We all know that influenza vaccination helps prevent disease, but a new
study from Canada suggests it may also prevent another public health
problem: inappropriate antibiotic use. The findings come from a new
study in the September 1, 2009 issue of Clinical Infectious Diseases, which is now available online.
Starting in 2000, the Canadian province of Ontario introduced a
universal immunization program offering free influenza vaccines to
anyone 6 months of age or older. Other provinces continued to target
only high-risk groups and their contacts for vaccination. The authors
compared prescription rates for influenza-associated respiratory
antibiotics before and after the Ontario program began, and compared the
Ontario prescription rates with those of other provinces.
The broader immunization effort in Ontario was associated with a 64
percent decline in these antibiotic prescriptions compared with the
other provinces that maintained targeted vaccination programs.
Additionally, influenza-associated mortality fell 39 percent.
Flu-related hospitalizations, emergency department use, and doctors’
office visits also fell an average of 52 percent.

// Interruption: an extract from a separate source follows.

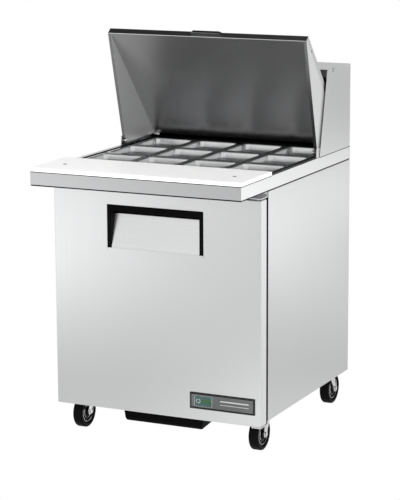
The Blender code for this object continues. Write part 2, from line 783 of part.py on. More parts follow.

Influenza and upper respiratory conditions account for a substantial
number of antibiotic prescriptions, even though antibiotics don’t work
against viruses such as the flu. The overuse of antibiotics and the
development of antibiotic-resistant bacteria continue to be serious
public health problems. According to study author Fawziah Marra, PharmD,
of the University of British Columbia, the study’s findings suggest
that “jurisdictions wishing to decrease antibiotic use might consider
programs to increase influenza vaccination.”